Looking back on his years in Detroit, Cardinal Szoka has identified the transformation of the seminary as one of the high points of his ministry. "That was a project that was very close to my heart and very meaningful for me, because I think that one of the most important responsibilities a bishop has is to provide priests for the future and to provide good preparation and training for them to do the work of the Church in the future," he said.

"It has an excellent faculty, excellent courses, and I think it is one of the finest seminaries in the country. I am, I hope in the right sense, very proud of that seminary," the cardinal added.

Cardinal Szoka's involvement with the seminary extends back to his own student days – he did his last two years of undergraduate studies there – right to the present.

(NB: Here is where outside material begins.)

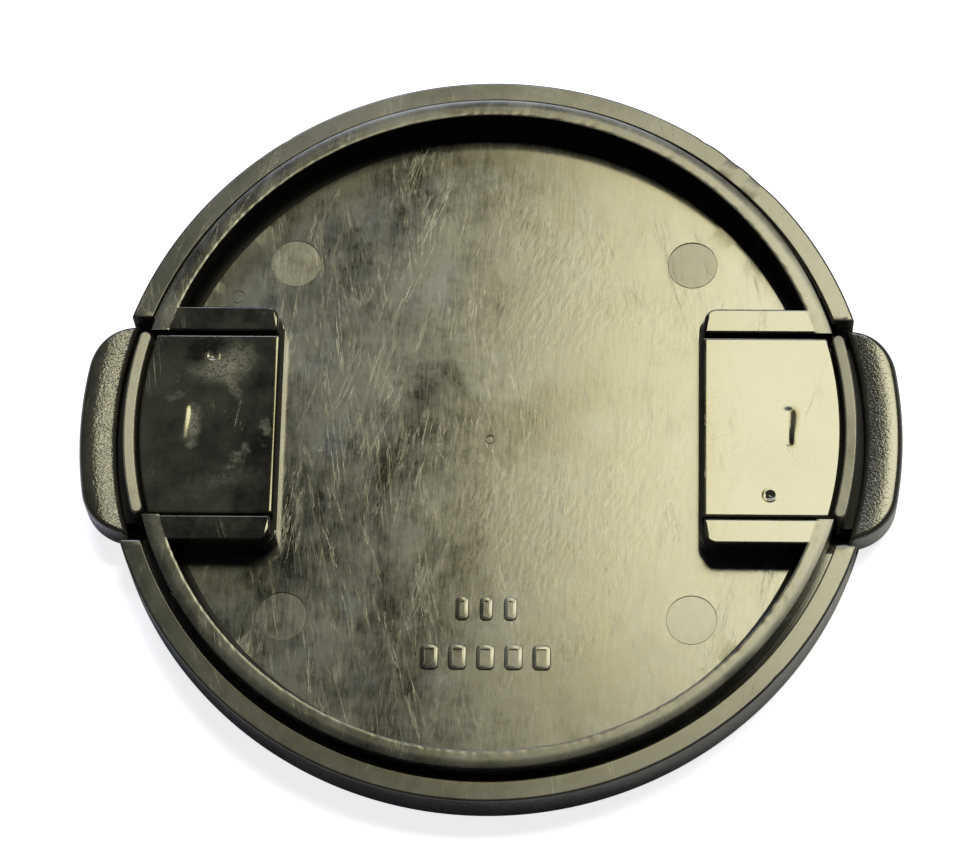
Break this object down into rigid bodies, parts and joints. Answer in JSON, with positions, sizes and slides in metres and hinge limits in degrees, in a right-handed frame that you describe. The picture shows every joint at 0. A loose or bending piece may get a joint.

On visits back to Detroit, he stays at an apartment that was built in some vacant space in the seminary when he left in 1990 to become president of the Prefecture for the Economic Affairs of the Holy See.

Seminarians at SHMS have not only benefited from the changes Cardinal Szoka set in motion 16 years ago, but also from the insights and inspiration he gives when he addresses them on his visits.

In 2002, during the height of the clergy sex scandals, Cardinal Szoka gave words of encouragement at the seminary's commencement exercises. "We don't deny the problem of pedophilia. We deeply regret it and will do whatever is necessary to correct it. But we do reject the attempts to discredit the priesthood and the Catholic Church," he said.

And the cardinal assured the graduating seminarians and other graduates that attempts to capitalize on the scandals to harm the Church would fail. "Persecution of the Church has existed from the time of our Lord. But let us never forget that our Lord Jesus Christ cannot be overcome," he added.

In the midst of all the news coverage of the scandals, it was a timely message, said one of those seminarians. "We needed to hear that," said (now Fr.) Brian Hurley.